# RNN -- DEMO

In [1]:
import torch
import torch.nn as nn
import prepare_data
import math
import time
import utils

device = torch.device("cuda")

In [2]:
data_folder='./data/penn'

corpus = prepare_data.Corpus(data_folder)

In [3]:
def batchify(data, bsz):
    # Work out how cleanly we can divide the dataset into bsz parts.
    nbatch = data.size(0) // bsz
    # Trim off any extra elements that wouldn't cleanly fit (remainders).
    data = data.narrow(0, 0, nbatch * bsz)
    # Evenly divide the data across the bsz batches.
    data = data.view(bsz, -1).t().contiguous()
    data = data.cuda()
    return data

In [4]:
batch_size=20
bs=batch_size

train_data = batchify(corpus.train, batch_size)
val_data = batchify(corpus.valid, batch_size)
test_data = batchify(corpus.test, batch_size)

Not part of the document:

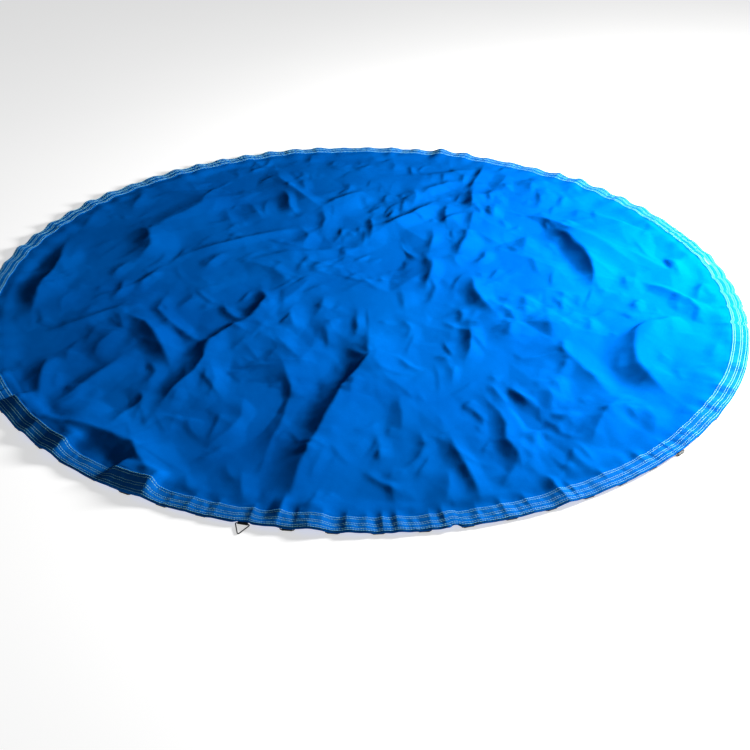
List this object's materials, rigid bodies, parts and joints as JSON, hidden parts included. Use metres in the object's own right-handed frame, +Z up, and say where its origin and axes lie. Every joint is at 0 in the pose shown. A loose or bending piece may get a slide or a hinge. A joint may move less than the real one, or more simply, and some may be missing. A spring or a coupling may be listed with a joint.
{
  "type": "round tie-down cover sheet",
  "caption": "Round blue coated-cloth cover sheet laid flat, with a wide six-row stitched hem and steel V-rings in webbing loops for tie-down cords or springs.",
  "frame": {"origin": "middle of the sheet, on the surface that it lies on", "axes": "+Z up from that surface, +X to the right and +Y away from the viewer"},
  "size_m": [2.44, 2.4412, 0.0331],
  "materials": {
    "sheet": "coated woven cloth, slight sheen",
    "hem": "coated woven cloth",
    "webbing": "woven polyester webbing",
    "thread": "light bonded thread",
    "ring": "dark zinc-plated wire"
  },
  "bodies": {
    "sheet": {"cover_panel": "sheet", "hem_binding": "hem", "hem_webbing": "webbing", "hem_splice_tack": "thread", "ring_loops": "webbing", "stitch_row_1": "thread", "stitch_row_2": "thread", "stitch_row_3": "thread", "stitch_row_4": "thread", "stitch_row_5": "thread", "stitch_row_6": "thread"},
    "swing_v_rings_002_007": {"v_rings_002_007": "ring"},
    "swing_v_rings_012_017": {"v_rings_012_017": "ring"},
    "swing_v_rings_022_027": {"v_rings_022_027": "ring"},
    "swing_v_rings_032_037": {"v_rings_032_037": "ring"},
    "swing_v_rings_042_047": {"v_rings_042_047": "ring"},
    "swing_v_rings_052_057": {"v_rings_052_057": "ring"},
    "swing_v_rings_062_067": {"v_rings_062_067": "ring"},
    "swing_v_rings_072_077": {"v_rings_072_077": "ring"},
    "swing_v_rings_082_087": {"v_rings_082_087": "ring"},
    "swing_v_rings_092_097": {"v_rings_092_097": "ring"},
    "swing_v_rings_102_107": {"v_rings_102_107": "ring"},
    "swing_v_rings_112_117": {"v_rings_112_117": "ring"},
    "swing_v_rings_122_127": {"v_rings_122_127": "ring"},
    "swing_v_rings_132_137": {"v_rings_132_137": "ring"},
    "swing_v_rings_142_147": {"v_rings_142_147": "ring"},
    "swing_v_rings_152_157": {"v_rings_152_157": "ring"},
    "swing_v_rings_162_167": {"v_rings_162_167": "ring"},
    "swing_v_rings_172_177": {"v_rings_172_177": "ring"},
    "swing_v_rings_182_187": {"v_rings_182_187": "ring"},
    "swing_v_rings_192_197": {"v_rings_192_197": "ring"},
    "swing_v_rings_202_207": {"v_rings_202_207": "ring"},
    "swing_v_rings_212_217": {"v_rings_212_217": "ring"},
    "swing_v_rings_222_227": {"v_rings_222_227": "ring"},
    "swing_v_rings_232_237": {"v_rings_232_237": "ring"},
    "swing_v_rings_242_247": {"v_rings_242_247": "ring"},
    "swing_v_ring_252": {"v_ring_252": "ring"},
    "swing_v_ring_257": {"v_ring_257": "ring"},
    "swing_v_rings_262_267": {"v_rings_262_267": "ring"},
    "swing_v_rings_272_277": {"v_rings_272_277": "ring"},
    "swing_v_rings_282_287": {"v_rings_282_287": "ring"},
    "swing_v_rings_292_297": {"v_rings_292_297": "ring"},
    "swing_v_rings_302_307": {"v_rings_302_307": "ring"},
    "swing_v_ring_312": {"v_ring_312": "ring"},
    "swing_v_ring_317": {"v_ring_317": "ring"},
    "swing_v_rings_322_327": {"v_rings_322_327": "ring"},
    "swing_v_rings_332_337": {"v_rings_332_337": "ring"},
    "swing_v_rings_342_347": {"v_rings_342_347": "ring"},
    "swing_v_rings_352_357": {"v_rings_352_357": "ring"}
  },
  "joints": [
    {"name": "v_rings_002_007_hinge", "type": "hinge", "parent": "sheet", "child": "swing_v_rings_002_007", "pos_m": [1.21137, 0.10598, 0.0026], "axis": [0.0872, -0.9962, 0], "range_deg": [0, 178]},
    {"name": "v_rings_012_017_hinge", "type": "hinge", "parent": "sheet", "child": "swing_v_rings_012_017", "pos_m": [1.17457, 0.31472, 0.0026], "axis": [0.2588, -0.9659, 0], "range_deg": [0, 178]},
    {"name": "v_rings_022_027_hinge", "type": "hinge", "parent": "sheet", "child": "swing_v_rings_022_027", "pos_m": [1.10207, 0.5139, 0.0026], "axis": [0.4226, -0.9063, 0], "range_deg": [0, 178]},
    {"name": "v_rings_032_037_hinge", "type": "hinge", "parent": "sheet", "child": "swing_v_rings_032_037", "pos_m": [0.99609, 0.69747, 0.0026], "axis": [0.5736, -0.8192, 0], "range_deg": [0, 178]},
    {"name": "v_rings_042_047_hinge", "type": "hinge", "parent": "sheet", "child": "swing_v_rings_042_047", "pos_m": [0.85984, 0.85984, 0.0026], "axis": [0.7071, -0.7071, 0], "range_deg": [0, 178]},
    {"name": "v_rings_052_057_hinge", "type": "hinge", "parent": "sheet", "child": "swing_v_rings_052_057", "pos_m": [0.69747, 0.99609, 0.0026], "axis": [0.8192, -0.5736, 0], "range_deg": [0, 178]},
    {"name": "v_rings_062_067_hinge", "type": "hinge", "parent": "sheet", "child": "swing_v_rings_062_067", "pos_m": [0.5139, 1.10207, 0.0026], "axis": [0.9063, -0.4226, 0], "range_deg": [0, 178]},
    {"name": "v_rings_072_077_hinge", "type": "hinge", "parent": "sheet", "child": "swing_v_rings_072_077", "pos_m": [0.31472, 1.17457, 0.0026], "axis": [0.9659, -0.2588, 0], "range_deg": [0, 178]},
    {"name": "v_rings_082_087_hinge", "type": "hinge", "parent": "sheet", "child": "swing_v_rings_082_087", "pos_m": [0.10598, 1.21137, 0.0026], "axis": [0.9962, -0.0872, 0], "range_deg": [0, 178]},
    {"name": "v_rings_092_097_hinge", "type": "hinge", "parent": "sheet", "child": "swing_v_rings_092_097", "pos_m": [-0.10598, 1.21137, 0.0026], "axis": [0.9962, 0.0872, 0], "range_deg": [0, 178]},
    {"name": "v_rings_102_107_hinge", "type": "hinge", "parent": "sheet", "child": "swing_v_rings_102_107", "pos_m": [-0.31472, 1.17457, 0.0026], "axis": [0.9659, 0.2588, 0], "range_deg": [0, 178]},
    {"name": "v_rings_112_117_hinge", "type": "hinge", "parent": "sheet", "child": "swing_v_rings_112_117", "pos_m": [-0.5139, 1.10207, 0.0026], "axis": [0.9063, 0.4226, 0], "range_deg": [0, 178]},
    {"name": "v_rings_122_127_hinge", "type": "hinge", "parent": "sheet", "child": "swing_v_rings_122_127", "pos_m": [-0.69747, 0.99609, 0.0026], "axis": [0.8192, 0.5736, 0], "range_deg": [0, 178]},
    {"name": "v_rings_132_137_hinge", "type": "hinge", "parent": "sheet", "child": "swing_v_rings_132_137", "pos_m": [-0.85984, 0.85984, 0.0026], "axis": [0.7071, 0.7071, 0], "range_deg": [0, 178]},
    {"name": "v_rings_142_147_hinge", "type": "hinge", "parent": "sheet", "child": "swing_v_rings_142_147", "pos_m": [-0.99609, 0.69747, 0.0026], "axis": [0.5736, 0.8192, 0], "range_deg": [0, 178]},
    {"name": "v_rings_152_157_hinge", "type": "hinge", "parent": "sheet", "child": "swing_v_rings_152_157", "pos_m": [-1.10207, 0.5139, 0.0026], "axis": [0.4226, 0.9063, 0], "range_deg": [0, 178]},
    {"name": "v_rings_162_167_hinge", "type": "hinge", "parent": "sheet", "child": "swing_v_rings_162_167", "pos_m": [-1.17457, 0.31472, 0.0026], "axis": [0.2588, 0.9659, 0], "range_deg": [0, 178]},
    {"name": "v_rings_172_177_hinge", "type": "hinge", "parent": "sheet", "child": "swing_v_rings_172_177", "pos_m": [-1.21137, 0.10598, 0.0026], "axis": [0.0872, 0.9962, 0], "range_deg": [0, 178]},
    {"name": "v_rings_182_187_hinge", "type": "hinge", "parent": "sheet", "child": "swing_v_rings_182_187", "pos_m": [-1.21137, -0.10598, 0.0026], "axis": [-0.0872, 0.9962, 0], "range_deg": [0, 178]},
    {"name": "v_rings_192_197_hinge", "type": "hinge", "parent": "sheet", "child": "swing_v_rings_192_197", "pos_m": [-1.17457, -0.31472, 0.0026], "axis": [-0.2588, 0.9659, 0], "range_deg": [0, 178]},
    {"name": "v_rings_202_207_hinge", "type": "hinge", "parent": "sheet", "child": "swing_v_rings_202_207", "pos_m": [-1.10207, -0.5139, 0.0026], "axis": [-0.4226, 0.9063, 0], "range_deg": [0, 178]},
    {"name": "v_rings_212_217_hinge", "type": "hinge", "parent": "sheet", "child": "swing_v_rings_212_217", "pos_m": [-0.99609, -0.69747, 0.0026], "axis": [-0.5736, 0.8192, 0], "range_deg": [0, 178]},
    {"name": "v_rings_222_227_hinge", "type": "hinge", "parent": "sheet", "child": "swing_v_rings_222_227", "pos_m": [-0.85984, -0.85984, 0.0026], "axis": [-0.7071, 0.7071, 0], "range_deg": [0, 178]},
    {"name": "v_rings_232_237_hinge", "type": "hinge", "parent": "sheet", "child": "swing_v_rings_232_237", "pos_m": [-0.69747, -0.99609, 0.0026], "axis": [-0.8192, 0.5736, 0], "range_deg": [0, 178]},
    {"name": "v_rings_242_247_hinge", "type": "hinge", "parent": "sheet", "child": "swing_v_rings_242_247", "pos_m": [-0.5139, -1.10207, 0.0026], "axis": [-0.9063, 0.4226, 0], "range_deg": [0, 178]},
    {"name": "v_ring_252_hinge", "type": "hinge", "parent": "sheet", "child": "swing_v_ring_252", "pos_m": [-0.36566, -1.15972, 0.0026], "axis": [-0.9537, 0.3007, 0], "range_deg": [0, 178]},
    {"name": "v_ring_257_hinge", "type": "hinge", "parent": "sheet", "child": "swing_v_ring_257", "pos_m": [-0.26319, -1.18718, 0.0026], "axis": [0.9763, -0.2164, 0], "range_deg": [0, 178]},
    {"name": "v_rings_262_267_hinge", "type": "hinge", "parent": "sheet", "child": "swing_v_rings_262_267", "pos_m": [-0.10598, -1.21137, 0.0026], "axis": [-0.9962, 0.0872, 0], "range_deg": [0, 178]},
    {"name": "v_rings_272_277_hinge", "type": "hinge", "parent": "sheet", "child": "swing_v_rings_272_277", "pos_m": [0.10598, -1.21137, 0.0026], "axis": [-0.9962, -0.0872, 0], "range_deg": [0, 178]},
    {"name": "v_rings_282_287_hinge", "type": "hinge", "parent": "sheet", "child": "swing_v_rings_282_287", "pos_m": [0.31472, -1.17457, 0.0026], "axis": [-0.9659, -0.2588, 0], "range_deg": [0, 178]},
    {"name": "v_rings_292_297_hinge", "type": "hinge", "parent": "sheet", "child": "swing_v_rings_292_297", "pos_m": [0.5139, -1.10207, 0.0026], "axis": [-0.9063, -0.4226, 0], "range_deg": [0, 178]},
    {"name": "v_rings_302_307_hinge", "type": "hinge", "parent": "sheet", "child": "swing_v_rings_302_307", "pos_m": [0.69747, -0.99609, 0.0026], "axis": [-0.8192, -0.5736, 0], "range_deg": [0, 178]},
    {"name": "v_ring_312_hinge", "type": "hinge", "parent": "sheet", "child": "swing_v_ring_312", "pos_m": [0.8276, -0.90316, 0.0026], "axis": [-0.7373, -0.6756, 0], "range_deg": [0, 178]},
    {"name": "v_ring_317_hinge", "type": "hinge", "parent": "sheet", "child": "swing_v_ring_317", "pos_m": [0.89653, -0.82152, 0.0026], "axis": [-0.6756, -0.7373, 0], "range_deg": [0, 178]},
    {"name": "v_rings_322_327_hinge", "type": "hinge", "parent": "sheet", "child": "swing_v_rings_322_327", "pos_m": [0.99609, -0.69747, 0.0026], "axis": [-0.5736, -0.8192, 0], "range_deg": [0, 178]},
    {"name": "v_rings_332_337_hinge", "type": "hinge", "parent": "sheet", "child": "swing_v_rings_332_337", "pos_m": [1.10207, -0.5139, 0.0026], "axis": [-0.4226, -0.9063, 0], "range_deg": [0, 178]},
    {"name": "v_rings_342_347_hinge", "type": "hinge", "parent": "sheet", "child": "swing_v_rings_342_347", "pos_m": [1.17457, -0.31472, 0.0026], "axis": [-0.2588, -0.9659, 0], "range_deg": [0, 178]},
    {"name": "v_rings_352_357_hinge", "type": "hinge", "parent": "sheet", "child": "swing_v_rings_352_357", "pos_m": [1.21137, -0.10598, 0.0026], "axis": [-0.0872, -0.9962, 0], "range_deg": [0, 178]}
  ]
}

vocab_size = len(corpus.dictionary)

print(train_data.size())
print(test_data.size())

train_length = train_data.size(0)
test_length  = test_data.size(0)


torch.Size([46479, 20])
torch.Size([4121, 20])


    Found GPU1 Quadro K600 which is of cuda capability 3.0.
    PyTorch no longer supports this GPU because it is too old.
    


### With or without GPU?

In [5]:
device= torch.device("cuda")
#device= torch.device("cpu")
print(device)

cuda


### Make a recurrent net class

In [6]:
class thre_layer_recurrent_net(nn.Module):

    def __init__(self, hidden_size):
        super(three_layer_recurrent_net, self).__init__()
        
        self.layer1 = nn.Embedding( vocab_size   , hidden_size  )       
        self.layer2 = nn.RNN(       hidden_size  , hidden_size  ) 
        self.layer3 = nn.Linear(    hidden_size  , vocab_size   )

       
    def forward(self, word_seq, h_init ):
        
        g_seq            =   self.layer1(word_seq)
        h_seq , h_final  =   self.layer2( g_seq , h_init )
        score_seq        =   self.layer3( h_seq )
        
        return score_seq,  h_final 


### Build the net. Choose the hidden size to be 200. How many parameters in total?

In [7]:
hidden_size=200

net = recurrent_net( hidden_size )

print(net)

utils.display_num_param(net)

recurrent_net(
  (encoder): Embedding(10000, 200)
  (rnn): LSTM(200, 200)
  (decoder): Linear(in_features=200, out_features=10000, bias=True)
)
There are 4331600 (4.33 million) parameters in this neural network


### Send the weights of the networks to the GPU

In [8]:
net = net.to(device)

### Set up manually the weights of the encoder and decoder

In [9]:
net.encoder.weight.data.uniform_(-0.1, 0.1)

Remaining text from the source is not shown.